Unauthorized immigrants are more likely than the overall U.S. population to be of working age and less likely to be young or older (Passel and Cohn, 2009). That is one reason that the unauthorized immigrant share of the labor force is higher than its share of the population overall.
Students with Unauthorized Immigrant Parents
Children with at least one unauthorized immigrant parent made up 6.9% of students enrolled in kindergarten through 12th grade in 2012. Most (5.5% of all students) are U.S.-born children who are U.S. citizens at birth. The rest (1.4%) are unauthorized immigrants themselves.
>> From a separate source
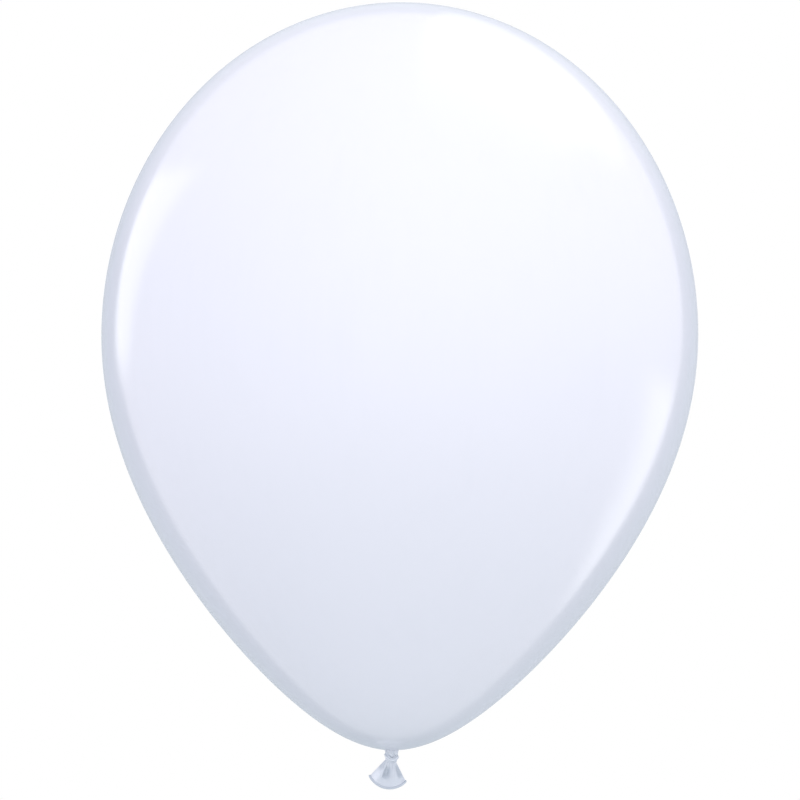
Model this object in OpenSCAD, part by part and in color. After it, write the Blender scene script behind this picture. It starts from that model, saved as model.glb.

Among elementary and secondary school students with unauthorized immigrant parents, the U.S.-born share has grown since 2007 while the share who are themselves unauthorized immigrants has declined. In 2007, for example, when the unauthorized immigrant population was at its peak, 7.2% of elementary and secondary school students had unauthorized immigrant parents: 4.5% were born in the U.S. and 2.6% were themselves unauthorized.
This trend is parallel to a general rise in the number of U.S.-born children of unauthorized immigrants and a decline in juvenile unauthorized immigrants (Passel, Cohn, Krogstad and Gonzalez-Barrera, 2014). As long-term residents make up a growing share of unauthorized immigrants, they are more likely to have U.S.-born children. Among unauthorized immigrant adults in 2012, 4 million (or 38%) lived with U.S.-born children, either minors or adults. In 2000, 2.1 million, or 30%, did.
The number of unauthorized immigrant adults with U.S.-born children may be higher than what is shown here because these numbers do not include those who live separately from their children.
Young unauthorized immigrants have declined in number in part because some have turned 18 and become adults with unauthorized status.
The share of students with unauthorized immigrant parents varies widely by state. The 2012 share was in double digits in four states—Nevada (17.7%), California (13.2%), Texas (13.1%) and Arizona (11.0%). In seven states, the share in 2012 was less than 1%.